If Joe Average the accountant lived an extra 200 years he may pick up an extra trick or two, sure, and lots of experience, but actually increasing his skill? Not unless he has to.
Stahlseele
accounting ain't only math, it's MAINLY math . . then there's the associated laws and strictures and the such and loopholes and nooks and crinnys to make your life easier
CanRay
But the point is made... You get better by challenging yourself. If there's no challange in the job, there's no growth.

At one job, I was, literally, able to do it half-asleep. That's the point where you cannot learn any further in the skill, you're just drifting on what you already know, with no way to move forward until a new challange comes along.

If you keep exercising with the same weights, the same exercises, the same reps, and keep at just that, you won't grow stronger. You won't get any weaker, either, but you won't get stronger.
darthmord
QUOTE (CanRay @ Apr 27 2008, 06:22 AM) *
Because all an "Elf" is, is a tall, scrawny person with pointy ears.

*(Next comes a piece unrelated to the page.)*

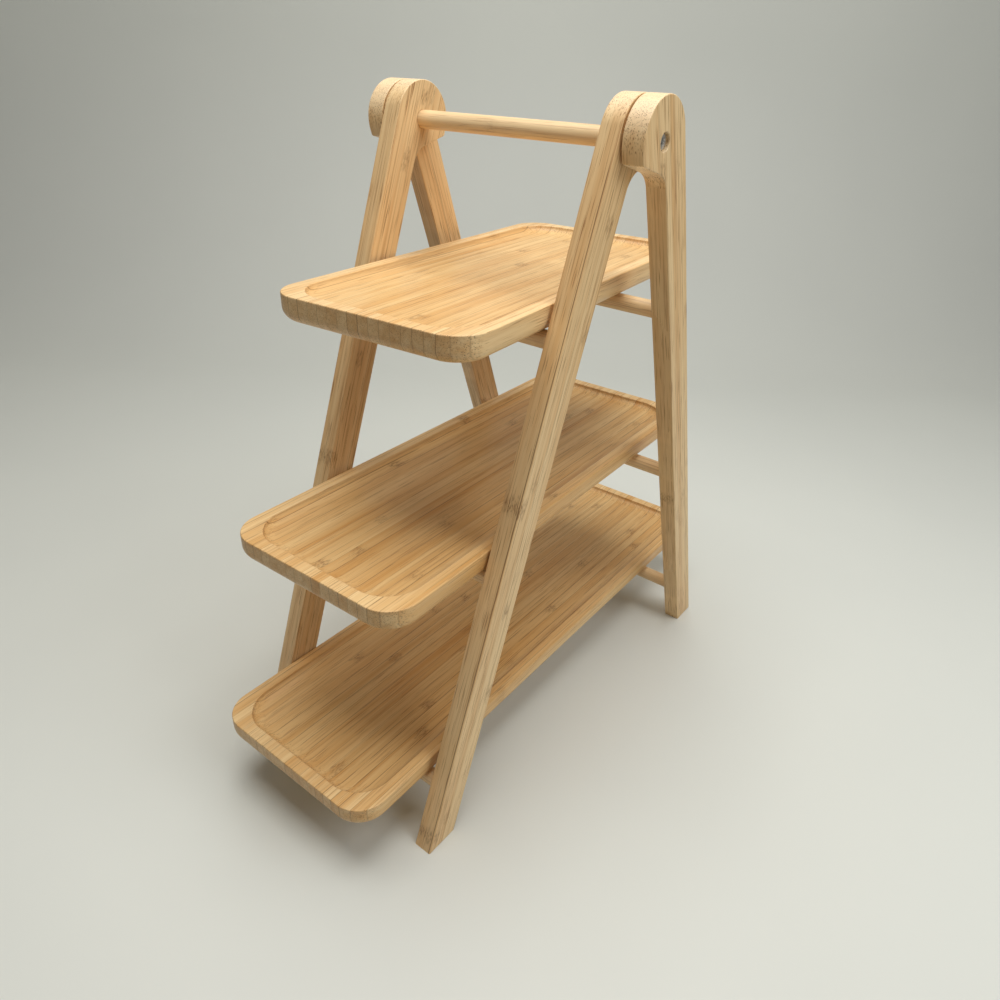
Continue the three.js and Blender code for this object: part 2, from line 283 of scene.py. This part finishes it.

Frag, my RL Grandfather fits that description.

Come to think of it, my family does have a tendency towards a long life expectancy, save for accidents...


As does mine... then again, from the front my face resembles that of an elf from fantasy literature (especially if I were to lose about 20 pounds) and my ears are quite pointy (though the tops are in fact rounded when viewed from the side). Two of my daughters have inherited the same. My youngest daughter's ears actually lean outward at the top.